La théorie des deux glaives, que le premier pilier représente de manière littérale, est ainsi repris sous plusieurs formes (allégorique, tropologique[2], anagogique[3]), l’intégrant ainsi pleinement dans l’œuvre de la Rédemption. « Plus ils [les sens littéral, allégorique, tropologique, anagogique] sont liés les uns aux autres, plus l'interprétation proposée par le commentateur se rapproche de la vérité, qui est celle du Salut réalisé par et dans l'Église. »

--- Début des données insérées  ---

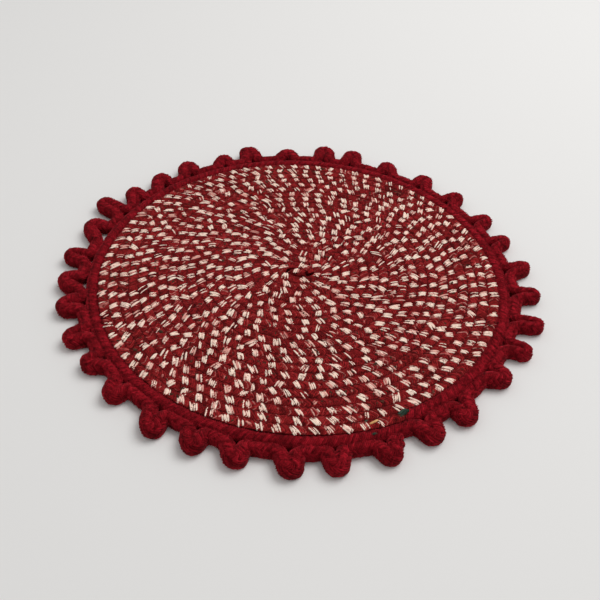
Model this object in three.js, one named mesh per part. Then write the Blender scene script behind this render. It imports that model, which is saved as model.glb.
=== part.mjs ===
// Round table coaster of braided wool cord, in millimetres, +Z up.
// A patterned cord is wound into a flat disc from the centre outward. A plain red cord goes on from
// its end: one plain turn round the disc, then one turn that is bent into side-by-side hairpin loops.
// The origin is the middle of the underside, and every cord lies on the plane z = 0.
// Angles are in degrees, counter-clockwise from +X as seen from above.

import * as THREE from 'three';

// Patterned disc
const COIL_TURNS = 20;
const COIL_PITCH = 4.85;
const COIL_END_ANGLE = 298;
const COIL_RIDGE_HEIGHT = 5.6;
const COIL_GROOVE_HEIGHT = 4.4;
const COIL_UNEVENNESS = 0.25;
const COIL_WAVES = [
  { lobes: 3, drift: 17 },
  { lobes: 5, drift: -11 },
];
const COIL_START_OFFSET = { x: -2.4, y: 1.5 };
const COIL_STEPS_PER_TURN = 48;
const TAPER_STEPS = 3;
const TAPER_WIDTH = 0.45;

// Red cord
const PLAIN_CORD = { width: 4.6, height: 5.5 };
const SEWN_CORD = { width: 4.3, height: 4.8 };
const LOOPED_CORD = { width: 5.4, height: 6.2 };
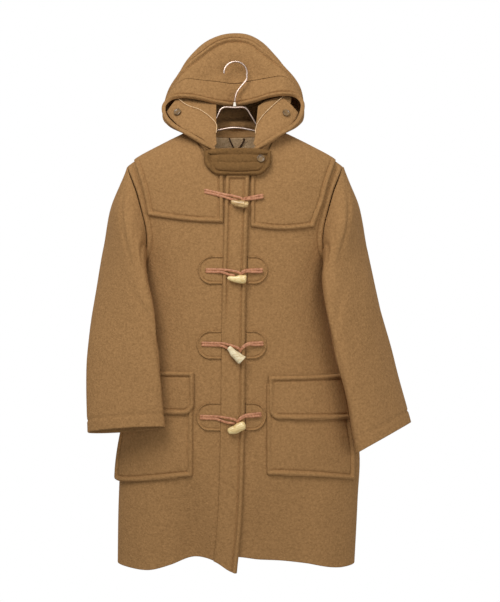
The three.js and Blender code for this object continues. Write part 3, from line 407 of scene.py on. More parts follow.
# Shares of the button's radius and height, from its middle below to its middle above
BUTTON_PROFILE = [
    (0, 0), (0.7, 0), (0.93, 0.2), (1, 0.5), (0.97, 0.8), (0.88, 0.98), (0.76, 0.96), (0.66, 0.74),
    (0.5, 0.66), (0, 0.64),
]
TIP = 0.01
KNOT_PROFILE = [(TIP, -0.3), (0.8, 0), (0.6, 0.4), (TIP, 0.55)]
KNOT_REACH = 1.8
KNOT_SEAT = 0.66
THROAT_BUTTON = (56.0, -221.0)
THROAT_BUTTON_FACES = (0.14, -1, 0.1)
FACING_HALF_WIDTH = 68.0
FACING_DROP = 58.0
FACING_ROUNDING = 0.96
FACING_BEHIND = CLOTH + 2.4 + LINING
LOOP_RADIUS = 1.6
LOOP_CLEARANCE = 0.6
LOOP_TWIST = 0.12
LOOP_ROUTE = [(-14, -159), (-10, -168), (-3, -181), (3, -184), (9, -180), (18, -167), (20, -160)]

# Hanger
WIRE_RADIUS = 1.9
WIRE_PLATING = 0.3
HOOK_RADIUS = 25.5
HOOK_MIDDLE_X = 1.0
HOOK_ANGLES = (184.0, -12.0)
HOOK_TAIL = [(25.5, -37), (16.5, -49), (5, -64), (0, -80), (-0.6, -87.5)]
FRAME_ROUTE = [
    (-57, -149), (-52, -141), (-38, -115.5), (-32, -104), (-25, -99.2), (0, -99.2), (20, -99.2),
    (27, -104), (34, -115), (50, -141), (56, -149.5),
]
ARM_MIDDLE = [(0, -143.5), (46, -151), (80, -160)]
ARM_SEATS = (115, 145, 175, 205, 216)
ARM_BELOW_RIDGE = CLOTH + 3.1

# Camera and room
CAMERA_AT = (0.033, -2.5, -0.5247)
CAMERA_VIEW_HEIGHT = 1.3244
CAMERA_SENSOR = 36.0
ROOM_EDGES = (0.1, 0.6)
ROOM_COLOR = (0.33, 0.325, 0.31)
WHITE = (1, 1, 1)
LIGHTS = {
    "key": {"at": (-0.7, -1.8, 1.35), "aim_at": (0, 0, -0.35), "size": 1.7, "power": 48},
    "fill": {"at": (1.1, -2.5, -0.4), "aim_at": (0, 0, -0.5), "size": 1.6, "power": 20},
}


# Number helpers

def rows_of(columns):
    """Each row of a table as a dictionary."""
    return [dict(zip(columns, row)) for row in zip(*columns.values())]


def value_at(rows, key, by, place):
    """A table's column at each place, by a smooth curve through the rows."""
    order = np.argsort(rows[by])
    xs, ys = rows[by][order], rows[key][order]
    place = np.asarray(place, float)
    i = np.searchsorted(xs[1:-1], place, side="left")
    last = len(xs) - 1
    before, after = np.maximum(i - 1, 0), np.minimum(i + 2, last)
    span = xs[i + 1] - xs[i]
    own = (ys[i + 1] - ys[i]) / span
    start = np.where(i == before, own, (ys[i + 1] - ys[before]) / (xs[i + 1] - xs[before]))
    end = np.where(i + 1 == after, own, (ys[after] - ys[i]) / (xs[after] - xs[i]))
    t = np.clip((place - xs[i]) / span, 0, 1)
    t2, t3 = t * t, t * t * t
    return (
        (2 * t3 - 3 * t2 + 1) * ys[i]
        + (t3 - 2 * t2 + t) * span * start
        + (3 * t2 - 2 * t3) * ys[i + 1]
        + (t3 - t2) * span * end
    )


def smooth(t):
    c = np.clip(t, 0, 1)
    return c * c * (3 - 2 * c)


def lerp(a, b, t):
    return a + (b - a) * t


def curve(points, places):
    """Centripetal curve through points, along their first axis, at places from 0 to 1."""
    points = np.asarray(points, float)
    last = len(points) - 1
    out = []
    for t in np.atleast_1d(places):
        i = min(int(t * last), last - 1)
        w = t * last - i
        p1, p2 = points[i], points[i + 1]
        p0 = points[i - 1] if i > 0 else 2 * p1 - p2
        p3 = points[i + 2] if i + 2 <= last else 2 * p2 - p1
        d0, d1, d2 = (
            np.maximum(np.linalg.norm(b - a, axis=-1, keepdims=True), 1e-6) ** 0.5
            for a, b in ((p0, p1), (p1, p2), (p2, p3))
        )
        m1 = ((p1 - p0) / d0 - (p2 - p0) / (d0 + d1) + (p2 - p1) / d1) * d1
        m2 = ((p2 - p1) / d1 - (p3 - p1) / (d1 + d2) + (p3 - p2) / d2) * d1
        c2 = 3 * (p2 - p1) - 2 * m1 - m2
        c3 = 2 * (p1 - p2) + m1 + m2
        out.append(p1 + w * (m1 + w * (c2 + w * c3)))
    return np.array(out)


def graded(length, step=GRID, start=True, end=True):
    """Places from 0 to 1 along a length, close together by the ends that are stitched."""
    steps = [s for s in EDGE_STEPS if s < length / 2]
    low = steps if start else [0]
    high = [length - s for s in reversed(steps)] if end else [length]
    count = max(int((high[0] - low[-1]) / step), 1)
    middle = np.linspace(low[-1], high[0], count + 1)[1:-1]
    return np.concatenate([low, middle, high]) / length


# Body surface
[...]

La fresque manifeste ainsi la plénitude des pouvoirs du Pape ainsi que la théorie des deux glaives, les pouvoirs religieux et temporels agissant dans l’Église. Rappelons que cette fresque remonte au XIIe siècle, ce qui signifie clairement qu’elle est déjà bien présente dans les esprits et dans l’Église, bien avant l'élection des Papes dits théocrates…



Noteset référence
[1] Heidrun Stein , Die romanischen Wandmalereien in der Klosterkirche Prùfening, soutenu comme thèse de doctorat à l'Université de Ratisbonne en 1984 et publié en 1987.
[2] Sens topologique ou sens moral.
[3] Sens anagogique ou sens mystique : interprétation mystique du sens littéral.